When I get myself in a jam and my knee is playing up and I can’t find my way through it I head off to Gunther Bisges or some other excellent Feldenkrais teacher for a one-to-one because I know I need their imagination of how I could be because I have lost sight of it myself. I just can’t find how my ribs and back and belly could find a different relationship to my legs. But he can because he is not trammelled by the specific limitations of being me. And through him I can. And I know I do that regularly for other people too ‘Look, feel – it could be like this as well, you see? or this or this …’ And that’s what a Feldenkrais Teacher can do for you. They can help you see yourself as you are and imagine yourself differently, feel yourself differently: enable you to contain the idea of being or responding differently. Someone said of Moshe Feldenkrais that when a client walked into the room he didn’t see problems he saw possibilities and solutions. I found that mysterious when I heard it. I don’t now. Its such a creative place.
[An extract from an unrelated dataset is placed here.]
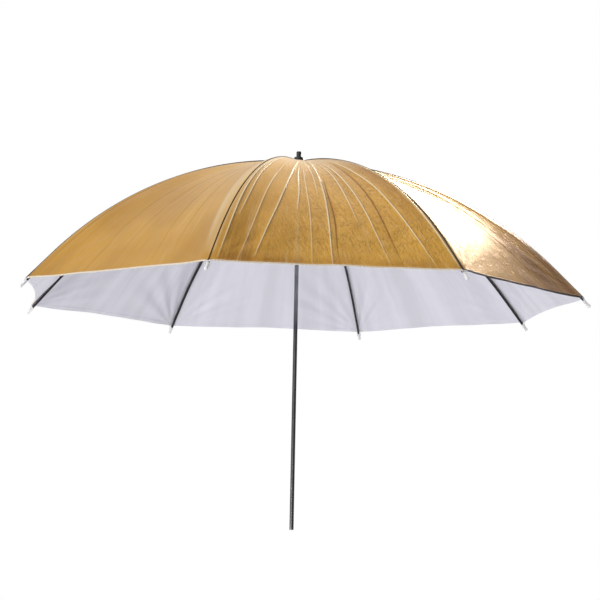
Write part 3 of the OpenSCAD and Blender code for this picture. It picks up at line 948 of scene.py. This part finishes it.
class UMBRELLA_OT_seams(bpy.types.Operator):
    """Sew the eight seams that lie over the ribs"""

    bl_idname = "umbrella.seams"
    bl_label = "Seams"

    def execute(self, context):
        dark = thread("seam_thread", (0.040, 0.026, 0.016))
        top = SEAM_TOP
        for k in range(1, RIBS + 1):
            half = FRONT_SEAM_HALF if k == FRONT_GORE else SEAM_HALF
            section = [(-half, -SEAM_SINK), (half, -SEAM_SINK), (half, 0.6 * top), (0.4 * half, top),
                       (-0.4 * half, top), (-half, 0.6 * top)]
            s = np.linspace(GORE_START + 0.006, GORE_L - 0.003, 150)
            path = rib_point(k, s, 0.0002)
            ups = rib_point(k, s, 0.0012) - rib_point(k, s, 0.0002)
            ups /= np.linalg.norm(ups, axis=1)[:, None]
            seam = swept(f"seam_{k}", path, ups, section)
            seam.data.materials.append(dark)
            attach(seam, f"rib_arm_{k}")
        return {"FINISHED"}


class UMBRELLA_OT_tip_threads(bpy.types.Operator):
    """Tie each corner of the canopy to its rib's tip"""

    bl_idname = "umbrella.tip_threads"
    bl_label = "Tip threads"

    def execute(self, context):
        white = thread("white_thread", (0.80, 0.79, 0.76))
        hole = GORE_L + TIP_HOLE - 0.0005
        fabric = GORE_L - 0.0035
        middle = -RIB_DEPTH
        wide = TIP_R + 0.0006
        for k in range(1, RIBS + 1):
            points = [
                rib_point(k, fabric, 0.0010, -0.0046), rib_point(k, fabric + 0.004, 0.0, -0.0042),
                rib_point(k, hole - 0.003, middle, -wide), rib_point(k, hole, middle, -wide + 0.0003),
                rib_point(k, hole, middle, 0.0), rib_point(k, hole, middle, wide - 0.0003),
                rib_point(k, hole - 0.003, middle, wide), rib_point(k, fabric + 0.004, 0.0, 0.0042),
                rib_point(k, fabric, 0.0010, 0.0046),
            ]
            made = tube(f"tip_thread_{k}", points, THREAD_R, white)
            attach(made, f"rib_arm_{k}")
        return {"FINISHED"}


class UMBRELLA_OT_rosette(bpy.types.Operator):
    """Lay the pinked fabric rosette over the crown"""

    bl_idname = "umbrella.rosette"
    bl_label = "Rosette"

    def execute(self, context):
        cloth = context.scene.umbrella_cloth
        angle = np.linspace(0.0, 2 * math.pi, ROSETTE_TURNS, endpoint=False)
        rows = []
        for r in ROSETTE_RINGS:
            cut = PINKING * (np.arange(ROSETTE_TURNS) % 4 < 2) * (r == ROSETTE_RINGS[-1])
            wave = 0.00022 * np.sin(8 * angle) * np.clip((r - 0.011) / 0.005, 0, 1)
            drop = 0.0012 * np.clip((r - 0.0108) / 0.005, 0, 1) ** 1.5
            z = np.full(ROSETTE_TURNS, ROSETTE_Z) - drop + wave
            rows.append(np.stack([(r + cut) * np.cos(angle), (r + cut) * np.sin(angle), z], axis=-1))
        shape = bmesh.new()
        layers = []
        for shift in (0.0, -ROSETTE_THICKNESS):
            down = np.array([0, 0, shift])
            layers.append([[shape.verts.new(p + down) for p in row] for row in rows])
        for layer in layers:
            for first, second in zip(layer, layer[1:]):
                for j in range(ROSETTE_TURNS):
                    n = (j + 1) % ROSETTE_TURNS
                    shape.faces.new((first[j], second[j], second[n], first[n]))
        for end in (0, -1):
            for j in range(ROSETTE_TURNS):
                n = (j + 1) % ROSETTE_TURNS
                upper = layers[0][end]
                lower = layers[1][end]
                shape.faces.new((upper[j], upper[n], lower[n], lower[j]))
        bmesh.ops.recalc_face_normals(shape, faces=shape.faces)
        mesh = bpy.data.meshes.new("fabric_rosette")
        shape.to_mesh(mesh)
        shape.free()
        made = bpy.data.objects.new("fabric_rosette", mesh)
        context.collection.objects.link(made)
        mesh.materials.append(rosette_cloth(cloth))
        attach(made, "shaft")
        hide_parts("canopy_rosette")
        return {"FINISHED"}


def rosette_cloth(cloth):
    """The gold fabric of the rosette, placed by the object's own coordinates."""
    finish = Finish("rosette_cloth")
    place = finish.object_place()
    x, y, _ = finish.split(place)
    crinkle = finish.grain(place, 420.0, 3.0)
    base = finish.mix(finish.limit(crinkle, 0.35, 0.7) * 0.6, tuple(cloth.gold), tuple(cloth.bronze))
    rippled = finish.bump(crinkle, 0.0006, 0.6)
    return finish.shade(
        Base_Color=base, Metallic=0.7, Roughness=0.42 + (crinkle - 0.5) * 0.2,
        Normal=woven(finish, x, y, rippled))


class UMBRELLA_OT_shaft(bpy.types.Operator):
    """Finish the shaft, its pins and its catch"""

    bl_idname = "umbrella.shaft"
    bl_label = "Shaft"

    def execute(self, context):
        colours = context.scene.umbrella_frame
        bright = drawn_steel("plated_steel", (0.60, 0.60, 0.62), rough=0.3)
        dress("shaft_tube", drawn_steel("drawn_steel", colours.steel, rough=0.16, darkened_below=DARKENED_Z))
        for name in ("crown_wire", "crown_pin", "stop_pin", "catch_spring", "catch_rivet", "runner_wire"):
            dress(name, bright)
        return {"FINISHED"}


class UMBRELLA_OT_ribs(bpy.types.Operator):
    """Finish the ribs, the stretchers, their rivets and the ribs' tips"""

    bl_idname = "umbrella.ribs"
    bl_label = "Ribs"

    def execute(self, context):
        colours = context.scene.umbrella_frame
        lacquer = lacquered_steel(colours.lacquer)
        rivet = drawn_steel("rivet_steel", (0.55, 0.55, 0.57), rough=0.34)
        nylon = moulded_plastic("white_nylon", colours.nylon, 0.42, 0.08)
        for k in range(1, RIBS + 1):
            dress(f"rib_{k}", lacquer)
            dress(f"stretcher_{k}", lacquer)
            dress(f"joint_rivet_{k}", rivet)
            dress(f"rib_tip_{k}", nylon)
        return {"FINISHED"}


class UMBRELLA_OT_hubs(bpy.types.Operator):
    """Finish the crown, the runner, the washer and the ferrule"""

    bl_idname = "umbrella.hubs"
    bl_label = "Crown, runner and ferrule"

    def execute(self, context):
        colours = context.scene.umbrella_frame
        black = moulded_plastic("black_plastic", colours.plastic, 0.36)
        white = moulded_plastic("white_washer", colours.nylon, 0.45)
        for name in ("crown", "runner", "ferrule_collar", "ferrule_tip", "shaft_end_plug"):
            dress(name, black)
        dress("canopy_washer", white)
        return {"FINISHED"}


def area_light(name, place, aim, size, power):
    """A softbox that the camera doesn't see."""
    data = bpy.data.lights.new(name, "AREA")
    data.shape = "RECTANGLE"
    data.size, data.size_y = size
    data.energy = power
    lamp = bpy.data.objects.new(name, data)
    bpy.context.collection.objects.link(lamp)
    lamp.location = place
    lamp.rotation_euler = (Vector(aim) - Vector(place)).to_track_quat("-Z", "Y").to_euler()
    lamp.visible_camera = False


def studio_world():
    """White all round for the eye; for the object, a pale horizon under a dimmer ceiling."""
    finish = Finish("studio", "worlds")
    direction = finish.node("ShaderNodeTexCoord").outputs["Generated"]
    x, y, z = finish.split(direction)
    ceiling = finish.limit(z, 0.55, 0.99)
    colour = finish.mix(ceiling, (1.4, 1.4, 1.4), (0.90, 0.90, 0.91))
    left = finish.limit(x, -0.08, -0.40)
    colour = finish.mix(left, colour, (0.80, 0.80, 0.81))
    colour = finish.mix(finish.limit(z, 0.0, -0.4), colour, (1.5, 1.5, 1.53))
    flank = finish.limit(x, 0.12, 0.36) * finish.limit(z, -0.4, -0.05)
    colour = finish.mix(flank * 0.85, colour, (0.08, 0.08, 0.09))
    soft = finish.node("ShaderNodeBackground", None, {"Color": colour, "Strength": 1.0})
    clear = finish.node("ShaderNodeBackground", None, {"Color": (1.0, 1.0, 1.0), "Strength": 1.0})
    seen = finish.node("ShaderNodeLightPath").outputs["Is Camera Ray"]
    both = finish.node("ShaderNodeMixShader", None, {0: seen, 1: soft.outputs[0], 2: clear.outputs[0]})
    finish.node("ShaderNodeOutputWorld", None, {"Surface": both.outputs[0]})
    return finish.owner


class UMBRELLA_OT_studio(bpy.types.Operator):
    """Set up the pale floor, the soft lights and the camera"""

    bl_idname = "umbrella.studio"
    bl_label = "Studio"

    def execute(self, context):
        studio = context.scene.umbrella_studio
        context.scene.world = studio_world()
        context.scene.view_settings.view_transform = "Standard"
        shape = bmesh.new()
        bmesh.ops.create_circle(shape, cap_ends=True, segments=96, radius=FLOOR_R)
        mesh = bpy.data.meshes.new("studio_floor")
        shape.to_mesh(mesh)
        shape.free()
        floor = bpy.data.objects.new("studio_floor", mesh)
        context.collection.objects.link(floor)
        floor.location = (0.0, 0.0, studio.floor_height)
        mesh.materials.append(floor_paint())
        for softbox in SOFTBOXES:
            area_light(*softbox)
        self.add_camera(context, studio)
        return {"FINISHED"}

    def add_camera(self, context, studio):
        """Puts the camera on its place, turned to its aim and tilted by its roll."""
        az, el, roll = studio.azimuth, studio.elevation, studio.roll
        back = Vector((math.cos(el) * math.sin(az), -math.cos(el) * math.cos(az), math.sin(el)))
        right = Vector((math.cos(az), math.sin(az), 0.0))
        up = back.cross(right)
        turned_right = right * math.cos(roll) + up * math.sin(roll)
        turned_up = up * math.cos(roll) - right * math.sin(roll)
        data = bpy.data.cameras.new("camera")
        data.lens_unit = "FOV"
        data.angle = studio.field
        data.clip_start = 0.05
        camera = bpy.data.objects.new("camera", data)
        context.collection.objects.link(camera)
        aim = Vector((0.0, 0.0, studio.aim_height)) + right * studio.aim_shift
        place = aim + back * studio.distance
        axes = (turned_right, turned_up, back)
        rows = [[axis[i] for axis in axes] + [place[i]] for i in range(3)]
        camera.matrix_world = Matrix((*rows, (0.0, 0.0, 0.0, 1.0)))
        context.scene.camera = camera


class UMBRELLA_PT_panel(bpy.types.Panel):
    """The steps of the umbrella reflector and its settings"""

    bl_idname = "UMBRELLA_PT_panel"
    bl_label = "Umbrella reflector"
    bl_space_type = "VIEW_3D"
    bl_region_type = "UI"
    bl_category = "Umbrella"

    def draw(self, context):
        for operator in OPERATORS:
            self.layout.operator(operator.bl_idname)
        for name, group in GROUPS.items():
            settings = getattr(context.scene, name)
            box = self.layout.box()
            for field in group.__annotations__:
                box.prop(settings, field)


GROUPS = {
    "umbrella_cloth": ClothSettings,
    "umbrella_frame": FrameSettings,
    "umbrella_studio": StudioSettings,
}
OPERATORS = (
    UMBRELLA_OT_canopy,
    UMBRELLA_OT_seams,
    UMBRELLA_OT_tip_threads,
    UMBRELLA_OT_rosette,
    UMBRELLA_OT_shaft,
    UMBRELLA_OT_ribs,
    UMBRELLA_OT_hubs,
    UMBRELLA_OT_studio,
)


def register():
    """Adds the classes, and the settings to every scene."""
    for item in (*GROUPS.values(), *OPERATORS, UMBRELLA_PT_panel):
        bpy.utils.register_class(item)
    for name, group in GROUPS.items():
        setattr(bpy.types.Scene, name, bpy.props.PointerProperty(type=group))


def unregister():
    """Takes away what register adds."""
    for name in GROUPS:
        delattr(bpy.types.Scene, name)
    for item in reversed((*GROUPS.values(), *OPERATORS, UMBRELLA_PT_panel)):
        bpy.utils.unregister_class(item)


def main():
    register()
    for operator in OPERATORS:
        group, name = operator.bl_idname.split(".")
        getattr(getattr(bpy.ops, group), name)()


if __name__ == "__main__":
    main()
PS . I just found this c/o Deborah Lotus:
“Harding also points to the importance of bodily posture and the habit of motion that many creators cultivated: Dickens and Hugo were avid walkers during ideation; Burns often composed while “holding the plough”; Twain paced madly while dictating; Goethe, Scott, and Burns composed on horseback; Mozart preferred the back of a carriage; Lord Kelvin worked on his mathematical studies while traveling by train. Harding offers: It is possible that the rhythmical movement of a carriage or train, of a horse and to a much lesser degree of walking, may produce on sensitive minds a slightly hypnotic effect conducive to that state of mind most favourable to the birth of ideas”.